At least 161 jailed paramilitary leaders, like Ospina, are eligible for parole this year after serving the eight-year maximum sentence. Only a handful have actually been convicted; five ex-leaders have already been set free.
Many Colombians are indignant over the thought of reintegrating murderers, torturers, and other violent criminals into society after such a brief period of time in prison, and without having revealed the truth behind each and every crime.
But for the government, honoring its promises is especially critical for Colombia's future. Since 2012, the government and leftist FARC rebels have held peace talks to end a half-century of war, and rebels are watching closely to see whether or not the government upholds its end of the deal it made with paramilitary combatants.
"We have the obligation to honor the commitments made in the negotiations with the paramilitaries," says Hector Eduardo Moreno, head of transitional justice in the attorney general's office. "It is an important message as well for the FARC."
Last month government and FARC peace negotiators broached the thorny issue of transitional justice and reparations to victims. Many Colombians feel top guerrilla commanders should be sentenced to at least eight years in prison, like the paramilitaries, but FARC leaders have resisted doing any prison time. Unlike the paramilitary process, victims are participating in the current negotiations.
Government officials are trying to learn from the pitfalls of the 2006 Justice and Peace law, which dealt with the paramilitaries. Just 36 people have been convicted out of the 2,670 paramilitary leaders who participated in the process. “[The Justice and Peace law process] was poorly designed, and the state didn't have the capacity to implement it," says María Camila Moreno, director of the Colombia office of the International Center for Transitional Justice.
Initially, each individual was supposed to be charged for each crime, which was welcomed by victims. But prosecutors, investigators, and judges were overwhelmed by the sheer number of cases – and the process nearly collapsed.
"It was a mistake to try to investigate and prosecute every crime by each person," says Mr. Moreno, from the attorney general’s office. In 2012, a new law allowed a change in strategy. "The new law allows us to focus on those most responsible and on patterns of criminality," he says.
With the new directive, Moreno expects to win convictions for 360 former paramilitaries by the end of the year.
Despite its shortcomings, the process has revealed vital answers to lingering questions. Paramilitary confessions have helped clear up some 40,000 crimes including 1,000 massacres and nearly 26,000 murders. The remains of close to 5,000 people abducted by paramilitary groups have been recovered, mostly in unmarked graves.
'They haven't given us anything'
But many questions remain.

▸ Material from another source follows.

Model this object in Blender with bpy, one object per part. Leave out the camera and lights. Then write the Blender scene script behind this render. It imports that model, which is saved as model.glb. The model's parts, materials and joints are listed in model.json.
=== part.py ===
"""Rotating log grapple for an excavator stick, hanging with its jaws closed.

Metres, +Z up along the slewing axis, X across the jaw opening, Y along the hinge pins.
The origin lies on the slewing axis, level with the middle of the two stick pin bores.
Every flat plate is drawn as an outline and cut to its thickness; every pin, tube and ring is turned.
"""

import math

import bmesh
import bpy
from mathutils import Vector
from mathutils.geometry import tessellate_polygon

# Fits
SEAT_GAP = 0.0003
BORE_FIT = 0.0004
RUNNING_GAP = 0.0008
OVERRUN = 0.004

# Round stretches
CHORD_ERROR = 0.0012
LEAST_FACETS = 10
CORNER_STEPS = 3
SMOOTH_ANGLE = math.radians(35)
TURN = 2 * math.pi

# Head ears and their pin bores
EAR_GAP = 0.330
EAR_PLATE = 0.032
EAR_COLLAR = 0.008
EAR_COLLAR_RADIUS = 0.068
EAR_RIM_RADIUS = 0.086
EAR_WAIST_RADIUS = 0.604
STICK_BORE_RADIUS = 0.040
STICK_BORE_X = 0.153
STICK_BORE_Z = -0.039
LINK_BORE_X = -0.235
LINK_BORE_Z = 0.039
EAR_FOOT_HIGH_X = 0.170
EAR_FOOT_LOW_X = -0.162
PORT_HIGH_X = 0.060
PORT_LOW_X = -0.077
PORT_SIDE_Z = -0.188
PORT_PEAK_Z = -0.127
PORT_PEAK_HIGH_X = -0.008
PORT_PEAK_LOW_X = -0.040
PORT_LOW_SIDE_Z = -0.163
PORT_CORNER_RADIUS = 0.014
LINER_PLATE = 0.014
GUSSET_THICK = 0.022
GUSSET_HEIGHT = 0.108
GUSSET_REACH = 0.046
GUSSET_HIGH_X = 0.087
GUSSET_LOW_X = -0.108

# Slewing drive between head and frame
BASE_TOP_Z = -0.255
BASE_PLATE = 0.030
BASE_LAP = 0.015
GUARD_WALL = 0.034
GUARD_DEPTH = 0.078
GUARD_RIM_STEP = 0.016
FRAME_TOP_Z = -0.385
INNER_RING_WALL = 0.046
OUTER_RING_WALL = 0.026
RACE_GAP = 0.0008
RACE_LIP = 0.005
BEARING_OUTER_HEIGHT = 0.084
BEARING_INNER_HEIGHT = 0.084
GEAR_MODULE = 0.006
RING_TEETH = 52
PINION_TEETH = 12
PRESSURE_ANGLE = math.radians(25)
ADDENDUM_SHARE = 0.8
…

The body of María Cuarán's husband, Ómar, has never been found, for example. Ómar disappeared at the hands of paramilitaries in southern Colombia in 2001, and was never seen again. Ms. Cuarán says that although an ex-paramilitary member has confessed to killing her husband, the man has not revealed the whereabouts of his remains.
"How are they going to release them from jail just like that, when they haven't given us anything?" Cuarán asks. Officials stress that even if former paramilitaries are released from prison, they must still attend trials and hearings related to their cases.
These trials have served as a healing process for some, and yielded extraordinary scenes of reconciliation between victims and victimizers. In one recent hearing, former leftist Senator Piedad Córdoba came face to face with Roberto Ivan Duque. Mr. Duque, who kidnapped Ms. Córdoba in 1999, was one of the political masterminds behind the paramilitaries.
At the hearing, Córdoba recounted how the kidnapping and subsequent attacks against her had been "devastating." She offered forgiveness for her tormentors, while Duque praised her "spirit" and "courage" in the face of possible death. At the end, the two former enemies embraced.
For Ospina, facing his victims has been the hardest part. "It's really painful. I see my family reflected in those faces," he says. Joining up in 1997, he explains, offered a way to avenge the murder of three of his brothers and an uncle at the hands of the FARC. "I know what it's like to mourn the murder of your family," he says.
Ospina says one paramilitary commander who refused to demobilize had offered him $100 million pesos (about $50,000) if he agreed not to reveal details of paramilitary crimes in Putumayo. But he turned him down. "It took me a while to really commit to the process, to get into the habit of telling the truth," he says.
Now, as he prepares for his possible release before the end of the year, Ospina says he worries about security for himself and his family. But it's not the revenge of his victims and their relatives that he fears.
"If I am killed by a victim, I think, well, if that's how I have to pay for what I've done, I'll pay. What I'm really afraid of is that people I have informed on will come after me," he says. "Because I know what they are capable of."